The U.S. Supreme Court restored Republican frontrunner Donald Trump on the Colorado primary ballot, ruling the state lacked authority to disqualify him after his actions three years ago during the siege on the U.S. Capitol.

The unanimous decision came only weeks after the justices heard oral arguments in the politically sensitive case that put the high court in the middle of the 2024 presidential election. And it comes a week after the court said it would hear arguments next month in a case that seeks to answer whether Trump enjoys broad immunity for his actions on Jan. 6.

In a post on Truth, his social media platform, Trump called the opinion a "BIG WIN FOR AMERICA!!!"

Six Colorado voters argued that Trump had run afoul of a post-Civil War law that bars people who took an oath to support the Constitution from engaging in an insurrection or rebellion. Section 3 of the 14th Amendment has never been used against a presidential candidate, and it's only been deployed eight times since the 1860s.

That sparse record contributed to the high court's decision.

"Because the Constitution makes Congress, rather than the States, responsible for enforcing Section 3 against federal officeholders and candidates, we reverse," the court decision concluded.

The ruling made clear that lawmakers after the Civil War intended the 14th Amendment to expand federal power, at the expense of the states. And that the Constitution "empowers Congress" to determine how to use the "severe" penalty of disqualification.

But Jason Murray, the lawyer for the voters, ran into rough territory at the Supreme Court, where justices across the ideological spectrum tossed difficult questions his way.

"What about the idea that we should think about democracy?" asked Justice Brett Kavanaugh, who was appointed by Trump. "Because your position has the effect of disenfranchising voters to a significant degree."

"I think the question that you have to confront is why a single state should decide who gets to be president of the United States," said Justice Elena Kagan, an Obama appointee.

Chief Justice John Roberts said he could foresee, in the not-too-distant future, a world in which some states would try to boot the Democratic nominee from the ballot, and others would use Section 3 to do the same for the Republican candidate.

"It will come down to just a handful of states that are going to decide the presidential election," Roberts said. "That's a pretty daunting consequence."

The case has been closely watched by legal experts and election administrators across the nation. Many of them had filed friend-of-the-court briefs asking the justices to rule swiftly, and decisively, before millions more American voters head to the polls.

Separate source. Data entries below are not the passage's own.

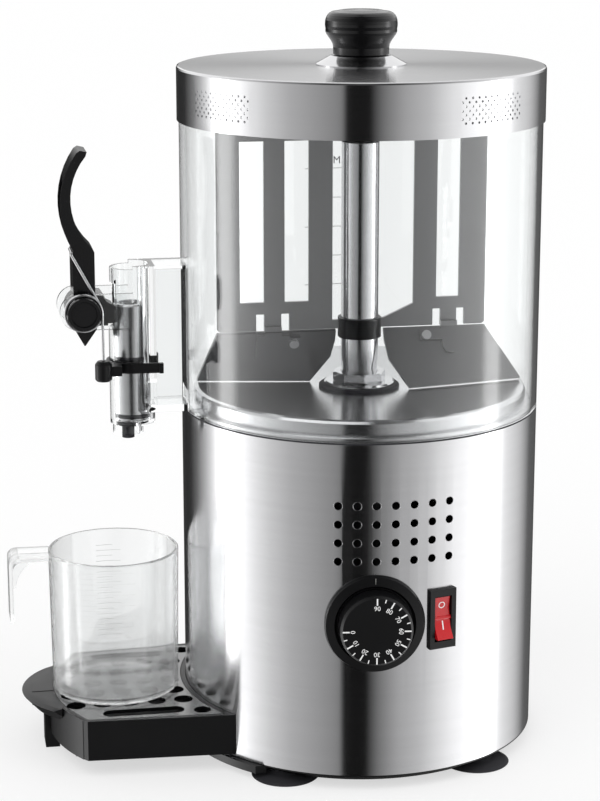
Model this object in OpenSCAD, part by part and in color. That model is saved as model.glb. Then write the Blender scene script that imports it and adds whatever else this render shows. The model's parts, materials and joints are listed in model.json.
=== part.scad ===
// Hot chocolate dispenser: heated steel base, clear tank with a stirrer, lever tap,
// drip tray and measuring jug. Millimetres, +Z up, tap towards -X, controls towards -Y.
// Inside the modules the machine's axis is x = y = 0 and the floor is z = 0.

/* [Base and housing] */
// Outer diameter of the steel housing
housing_d = 225; // [215:1:235]
// Height of the steel housing wall
housing_h = 208; // [195:1:220]
// Sheet thickness of housing, pan and lid
sheet_t = 1; // [0.8:0.1:1.4]
// Height of the moulded base ring
base_t = 5.3; // [5:0.1:8]
// Gap under the base ring that the feet stand in
foot_gap = 4.4; // [4:0.1:8]
// Diameter of a suction foot
foot_d = 42.4; // [36:0.2:44]
// Distance from the housing's wall in to a foot's axis
foot_inset = 14.5; // [13:0.5:20]
// Angle of each foot from the front or back
foot_angle = 38.3; // [32:0.1:46]

/* [Pan and column] */
// Height of the pan's centre above its flange
pan_rise = 9.5; // [9:0.1:14]
// Extra height of the pan's edge over its centre
pan_slope = 3.5; // [2:0.1:5]
// Outer diameter of the centre column
column_d = 23.5; // [21:0.1:25]
// Wall of the centre column
column_t = 2; // [1.2:0.1:2.4]
// Width of the column nut over its corners
nut_d = 33.8; // [32:0.1:36]
// Diameter of the drive shaft
shaft_d = 8; // [7:0.1:9]

/* [Tank and lid] */
// Height of the tank wall that shows under the lid
tank_h = 178.5; // [165:0.5:190]
// Tank wall thickness
tank_t = 3; // [2.5:0.1:3.5]
// Height of the lid's skirt
lid_h = 33; // [30:0.5:38]
// Columns of holes in the longest row of a lid vent
lid_vent_columns = 11; // [7:1:13]
// Diameter of a lid vent hole
lid_vent_hole_d = 1.5; // [1.2:0.1:2]
// Widest diameter of the lid knob
knob_d = 44.6; // [40:0.2:50]
// Height of the lid knob
knob_h = 28; // [25:0.5:32]

/* [Stirrer] */
// Sheet thickness of the stirrer
stirrer_t = 2.5; // [2:0.1:3]
// Reach of the scraper blades from the axis
blade_reach = 102; // [96:0.5:103]
// Lean of the scraper blades from upright
blade_lean = 25; // [20:0.5:28]

/* [Tap] */
// Distance from the machine's axis to the tap tube's axis
tap_x = 144.5; // [141:0.5:150]
// Outer diameter of the tap tube
tap_d = 28; // [27:0.2:30]
// Bore of the tap tube
tap_bore_d = 22.4; // [21:0.1:23]
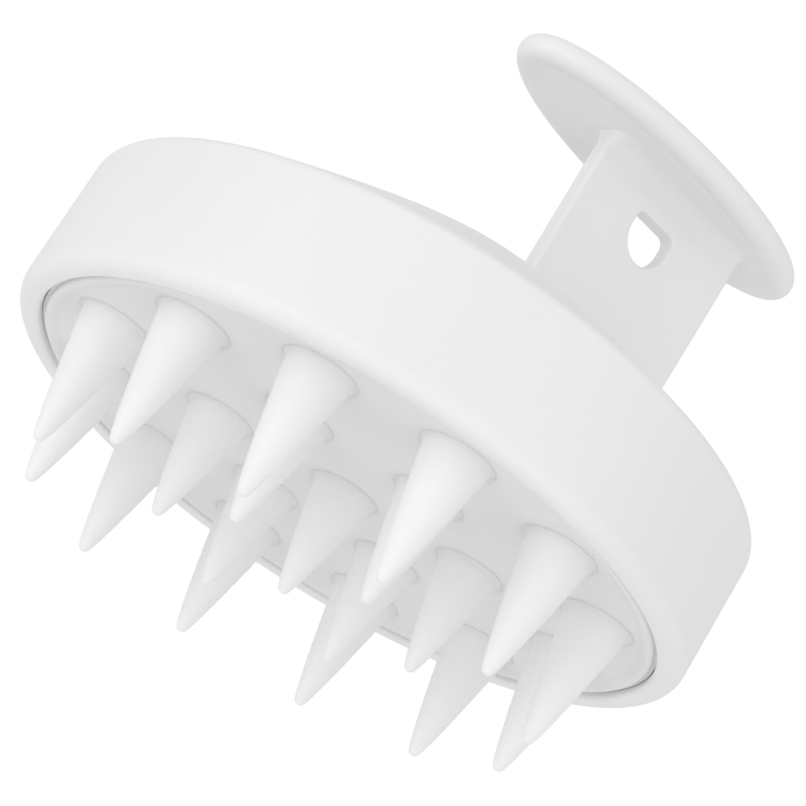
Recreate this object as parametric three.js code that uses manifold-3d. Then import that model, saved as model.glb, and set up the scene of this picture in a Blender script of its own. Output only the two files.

The question about Trump's disqualification in Colorado has been playing out in different ways in dozens of other states. Maine's secretary of state found that Trump is disqualified from appearing on Maine's primary ballot, but the decision was stayed pending Trump's appeal. A judge in Illinois also barred Trump but paused her ruling pending action from the Supreme Court.

Jonathan Mitchell, a lawyer for Trump, made a series of arguments to keep the former president on the ballot. Among them: Trump is not covered by that part of the Constitution because he took a different oath of office, and that Congress would need to act, and answer key questions about disqualification, before any candidate could be removed from the ballot.

But Murray, the lawyer for the Colorado voters, pushed back at that idea.

"Those who drafted Section 3 of the 14th Amendment back in the 1860s were very clear that they understood this provision not just to cover former Confederates but that it would stand as a shield to protect our Constitution for all time going forward, and so this is not some dusty relic," he said.